Kaluga Russia sets itself up as drugmaking epicenter

A regional government in Russia, capitalizing on drugmakers' need to expand in that country, has four companies set to build manufacturing plants in a pharmaceutical hub it is creating.

Kaluga Gov. Anatoly Artamonov in a roundtable discussion says Denmark's Novo Nordisk ($NVO), British-Swedish AstraZeneca ($AZN), Germany's Stada and Italy's Menarini, have pledged to open manufacturing operations there, The Moscow Times reports. They join Russian drugmakers Nearmedic Plus and Sphera-Pharm that have already invested $500 million in production operations there.
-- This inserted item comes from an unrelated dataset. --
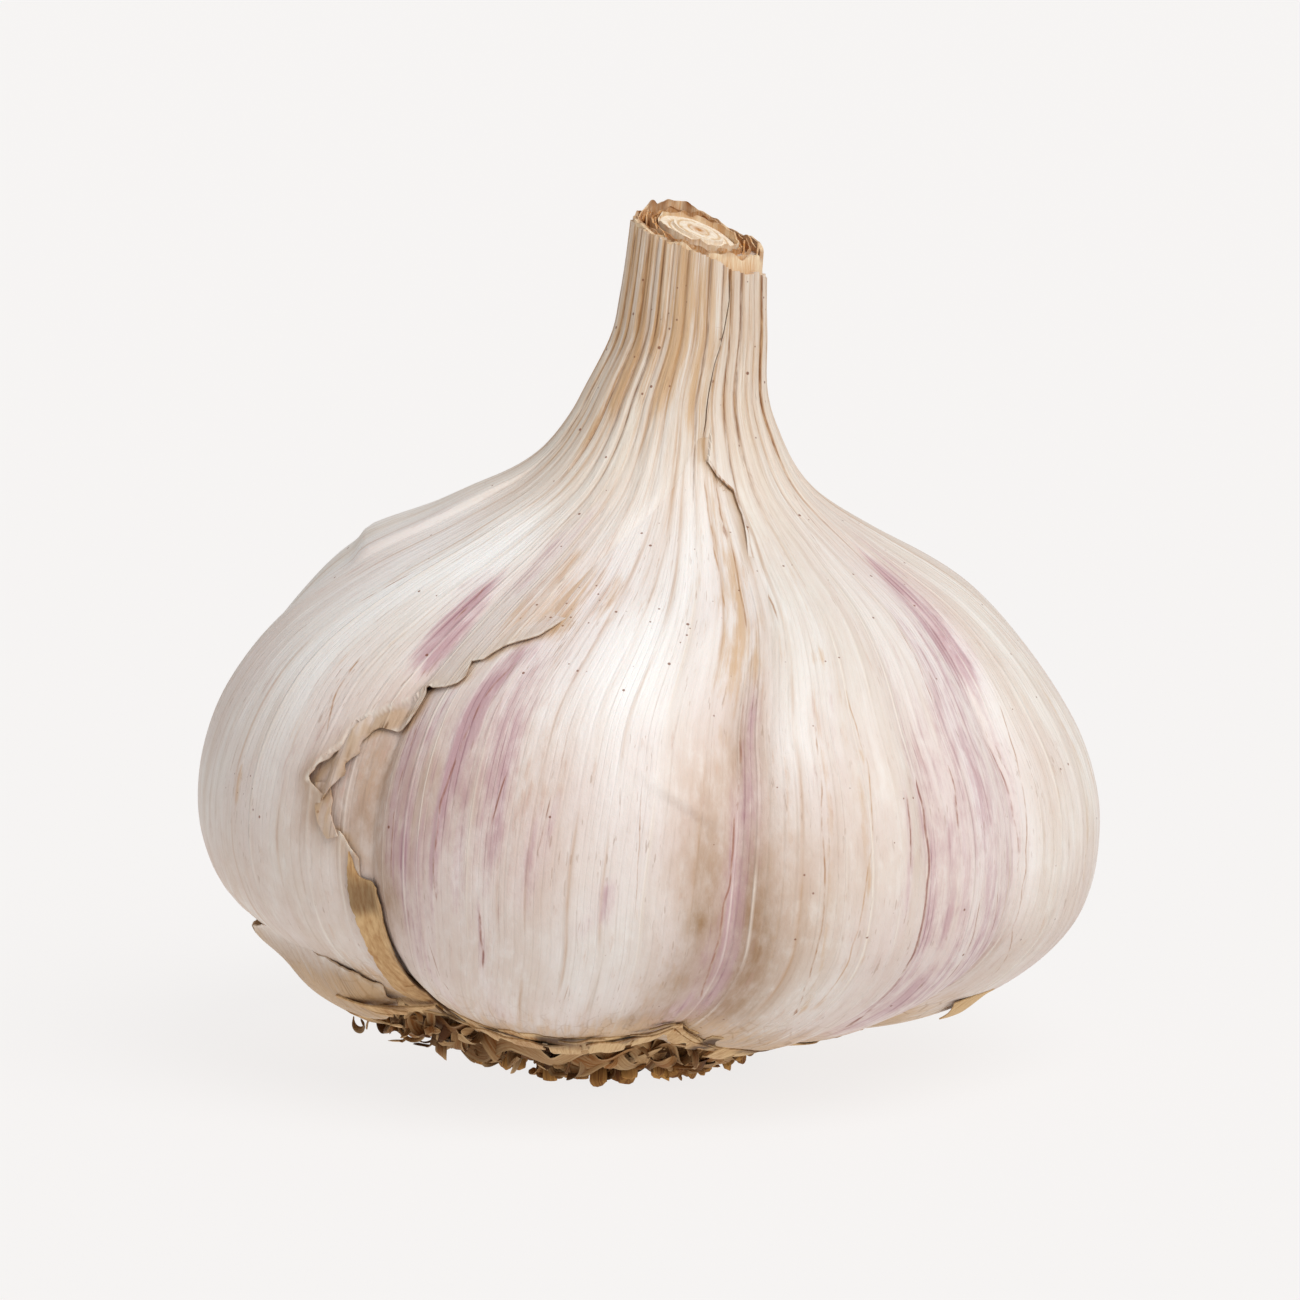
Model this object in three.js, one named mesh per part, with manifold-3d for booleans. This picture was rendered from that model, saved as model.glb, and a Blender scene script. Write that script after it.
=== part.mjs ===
// A garlic bulb with its cut neck, torn papery skins and cropped roots.
// Millimetres, +Z up. The bulb's front faces -Y, and azimuths turn from the front towards +X.
import * as THREE from "three";
import { mergeVertices } from "three/addons/utils/BufferGeometryUtils.js";
import Module from "manifold-3d";

const wasm = await Module();
wasm.setup();

const { degToRad, euclideanModulo, smoothstep, lerp } = THREE.MathUtils;

// ---- Driving dimensions ----

// Outline of the outer skin from the root plate to the neck: radius and height.
const PROFILE = [
  [0, 3.2], [6, 3.1], [12, 3.2], [18, 4.1], [23, 5.7], [27.2, 8.4],
  [30, 12], [31.3, 16.2], [31.1, 21], [29.4, 25.6], [26.1, 30], [21.1, 34],
  [14.9, 37.6], [9.9, 41], [7.1, 45], [5.6, 49.5], [5, 54], [4.6, 60.5],
];
const DEPTH_RATIO = 0.97; // front to back over side to side
const BELLY_Z = 16; // height of the widest part, where the bulb leans from
const LEAN_DEG = 4; // the neck leans towards +X

// How far the axis lies off the middle, at the base, under the neck and up the neck.
const AXIS = {
  x: -0.3, base: -2.1, baseZ: [2, 14], waist: -0.5, waistZ: 38.5, waistHeight: 4.5,
  neck: 0.7, neckZ: [46, 52],
};
const TWIST_DEG = 12; // how far the cloves turn between the belly and the neck
const TWIST_RANGE = [0.55, 0.78]; // along the outline

// Each clove starts at a groove: azimuth, groove depth, and an even number of mesh columns.
const CLOVES = [
  [-39, 2.2, 12], [11.5, 1.7, 12], [57, 2.2, 10], [103, 1.9, 6],
  [147, 1.7, 6], [189, 1.9, 6], [226, 1.8, 6], [261, 1, 12],
];
const CLOVE_ROUNDNESS = 0.97; // section of a clove: 1 would sink vertically into the groove
const CLOVE_POWER = 0.7;
const RELIEF_TOP_Z = [26.5, 40.5]; // the cloves fade out into the neck over these heights
const RELIEF_BASE_R = [6, 17]; // and into the root plate over these radii
const FOLD = { azimuth: 38.1, depth: 0.6, width: 3.5 }; // shallow crease in the front right clove
const NECK_RIB = 0.2; // how far a leaf rib stands out of the neck
const NECK_RIB_Z = [40, 47]; // where the ribs begin

// Uneven places: the left and right shoulders, and the tucked-in lower left.
const SWELLS = [
  { azimuth: -118, z: 33.5, size: 0.8, width: 24, height: 3 },
  { azimuth: 100, z: 35, size: 1.1, width: 26, height: 3.5 },
  { azimuth: -80, z: 7, size: -1.5, width: 34, height: 3.4 },
];
const SWELL_FADE_R = [14, 22]; // none of them reaches the root plate

// Layers, each as a lift from the outer skin's own outside.
const SKIN_THICKNESS = 0.7;
const GAP = 0.3;
const WRAPPED_LIFT = -SKIN_THICKNESS - GAP; // the inner skin where the outer skin covers it
const BARE_LIFT = -0.25; // the inner skin inside the tear
const REMNANT_THICKNESS = 0.7;
const REMNANT_FLARE = 1.2; // how far the dry flake on the left stands off
const REMNANT_FLARE_AT = { azimuth: -72, width: 20, rows: [0.17, 0.27] };
const FLAP_LIFT = 1.3; // how far the torn edge of the outer skin curls away
const FLAP_AT = { width: 5, start: [0.445, 0.475], end: [0.585, 0.61] }; // degrees, then outline shares
const BARE_EDGE = [2, 8]; // degrees inside the tear over which the inner skin rises
const BARE_ROWS = { margin: 0.03, start: [0.2, 0.26], end: [0.72, 0.77] };

// Rows of the mesh, as shares of the outline's length.
const SKIN_BASE = 0.12;
const SKIN_ROWS = 18;
const REMNANT_ROWS = 8; // of the skin's rows, from its base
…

He told the group that the government has another four companies analyzing the area, which could bring investments there to $1 billion by 2020.

The city of Kaluga, which is about 90 miles southwest of Moscow, will be the center of the hub, but it will include development in two towns nearby, including a training center for the 1,500 people expected to be employed at the plants, Artamonov says.

Russia is seen as an important emerging market for pharmaceuticals. Hartmut Retzlaff, the CEO of German generic drugmaker Stada, has shown ambivalence about the Russian market, reportedly saying in March that the company might close two underperforming plants there but then in June indicating that he's expecting Stada's Russian sales to surpass domestic revenue by 2015.

There is no ambivalence by Novartis ($NVS) about tapping that potential. The Swiss drugmaker is building a $150 million plant outside of St. Petersburg. Novartis CEO Joseph Jimenez recently was pretty blunt about one of the reasons he felt compelled to invest about $500 million there. Jimenez told Dow Jones that "the government has been very clear that over time [foreign companies] ... will face hurdles." President Vladimir Putin has said drugmakers need to invest in manufacturing and transfer technology or face tariffs on their imports.

And some are heeding the call. Sergei Tsyb, head of the Russian Industry and Trade Ministry's department for chemical engineering and bioengineering technologies, tells The Moscow Times that foreign pharmaceutical companies have invested about $992 million in Russia in the last three years. That includes everything from investing in domestic companies to joint ventures to building manufacturing operations.